Pertanto, quanto accaduto in Romania dovrebbe essere interpretato come un segnale d’allarme per ciò che potrebbe presto verificarsi altrove. È importante rendersi conto, tuttavia, che questa deriva antidemocratica è in atto da tempo. Si può infatti sostenere che gli Stati liberaldemocratici occidentali operano ormai da tempo in uno stato di eccezione permanente. La facilità con cui le libertà fondamentali e le garanzie costituzionali sono state messe da parte durante la pandemia ne è stata una prova evidente. Le élite al potere sono in grado di farlo perché non esiste una resistenza di massa organizzata in grado di sfidarle.
Per un breve periodo di trent’anni dopo la Seconda Guerra mondiale, le masse sono riuscite a utilizzare le istituzioni democratiche per strappare un po’ di potere economico e politico alle élite oligarchiche consolidate, ma le condizioni materiali che lo hanno reso possibile – prima fra tutte il potere organizzato dei lavoratori – non esistono più.

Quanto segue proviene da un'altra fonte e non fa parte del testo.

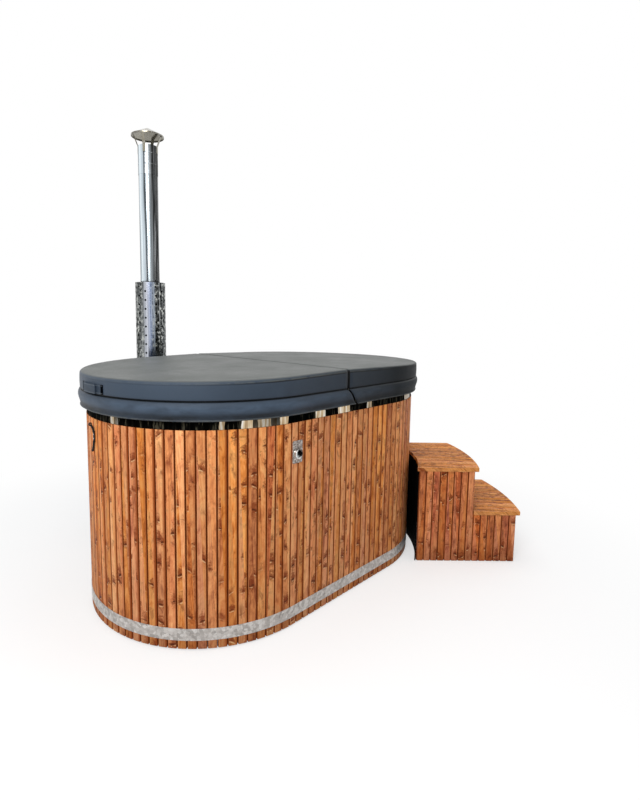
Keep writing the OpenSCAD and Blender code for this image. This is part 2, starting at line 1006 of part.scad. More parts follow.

Col senno di poi, il breve periodo di (relativa) sovranità popolare è stato un’eccezione, geograficamente limitata, alla norma storica, sostenuta da condizioni materiali e politiche uniche. In realtà, paesi come la Romania non hanno mai vissuto questa esperienza, essendo passati direttamente dal regime comunista alla post-democrazia neoliberista. I due pilastri dell’alleanza transatlantica – l’Unione Europea e la NATO – hanno favorito le tendenze antidemocratiche in Europa, guidando la corsa alla distruzione dei processi democratici e alla soppressione dell’autodeterminazione popolare.
Quello a cui stiamo assistendo non è la “degenerazione” della democrazia liberale occidentale, una sfortunata deviazione dalla norma storica, ma piuttosto la sua logica conclusione. Gli Stati che un tempo erano stati per un breve periodo sensibili alle richieste popolari sono ora tornati alla funzione che le istituzioni statali hanno avuto per gran parte della storia del capitalismo: preservare il potere delle élite a tutti i costi.
[*] Thomas Fazi è giornalista, scrittore e traduttore di orientamento socialista. Pubblica regolarmente su UnHerd e Compact. Vive a Roma.